Concentrator PV Systems
The primary reason for using concentrators is to be able to use less solar cell material in a PV system. PV cells are the most expensive components of a PV system, on a per-area basis. A concentrator makes use of relatively inexpensive materials such as plastic lenses and metal housings to capture the solar energy shining on a fairly large area and focus that energy onto a smaller area, where the solar cell is. One measure of the effectiveness of this approach is the concentration ratio—in other words, how much concentration the cell is receiving.
Several advantages of concentrator PV systems, as compared to flat-plate systems, can be enumerated. Concentrator systems increase the power output while reducing the size or number of cells needed. An additional advantage is that a solar cell's efficiency increases under concentrated light. How much that efficiency increases depends largely on the design of the solar cell and the material used to make it. Another advantage is that a concentrator can be made of small individual cells. This is an advantage because it is harder to produce large-area, high-efficiency solar cells than it is to produce small-area cells.
However, several challenges exist to using concentrators. For example, the required concentrating optics are significantly more expensive than the simple covers needed for flat-plate solar systems, and most concentrators must track the sun throughout the day and year to be effective. Thus, achieving higher concentration ratios means using not only expensive tracking mechanisms, but also, more precise controls than those of flat-plate systems with stationary structures.

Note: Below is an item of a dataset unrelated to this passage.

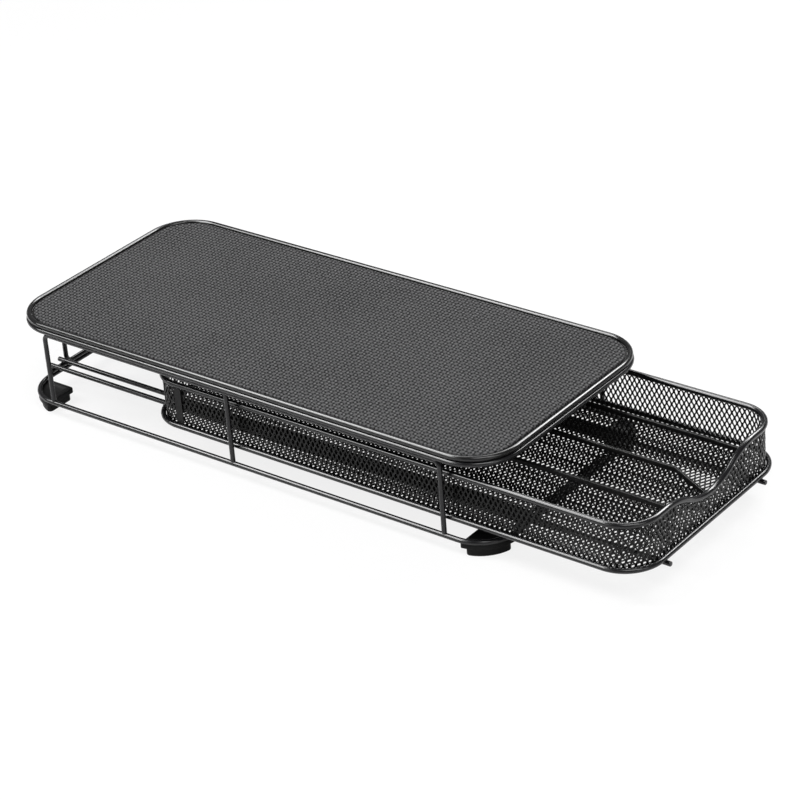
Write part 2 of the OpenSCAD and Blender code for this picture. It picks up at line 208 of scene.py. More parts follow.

Both reflectors and lenses have been used to concentrate light for PV systems. The most promising lens for PV applications is the Fresnel lens, which uses a miniature sawtooth design to focus incoming light. When the teeth run in straight rows, the lenses act as line-focusing concentrators. And when the teeth are arranged in concentric circles, light is focused at a central point. However, no lens can transmit 100% of the incident light. The best that lenses can transmit is only 90% to 95%, and in practice, most transmit less. Furthermore, concentrators cannot focus diffuse sunlight, which makes up about 20% of the solar radiation available on a clear day.
High concentration ratios also introduce a heat problem. When excess radiation is concentrated, so is the amount of heat produced. Cell efficiencies decrease as temperatures increase, and higher temperatures also threaten the long-term stability of solar cells. Therefore, the solar cells must be kept cool in a concentrator system.
One of the most important design considerations is to minimize electrical resistance where the external electrical contacts carry off the current generated by the cell. Wide fingers in the contacting electrical grid are ideal for low resistance, but they block too much light from reaching the cell because of their shadow. One solution to the problems of resistance and shadowing is prismatic covers. These special covers act like a prism and direct incoming light to parts of the cell's surface that are between the metal fingers of the electrical contact grid. Another solution is a the back-contact cell, which differs from conventional cells in that both the positive and negative electrical contacts are on the back. Placing all the electrical contacts on the back of the cell eliminates power losses from shadowing, but it also requires exceptionally good-quality silicon material.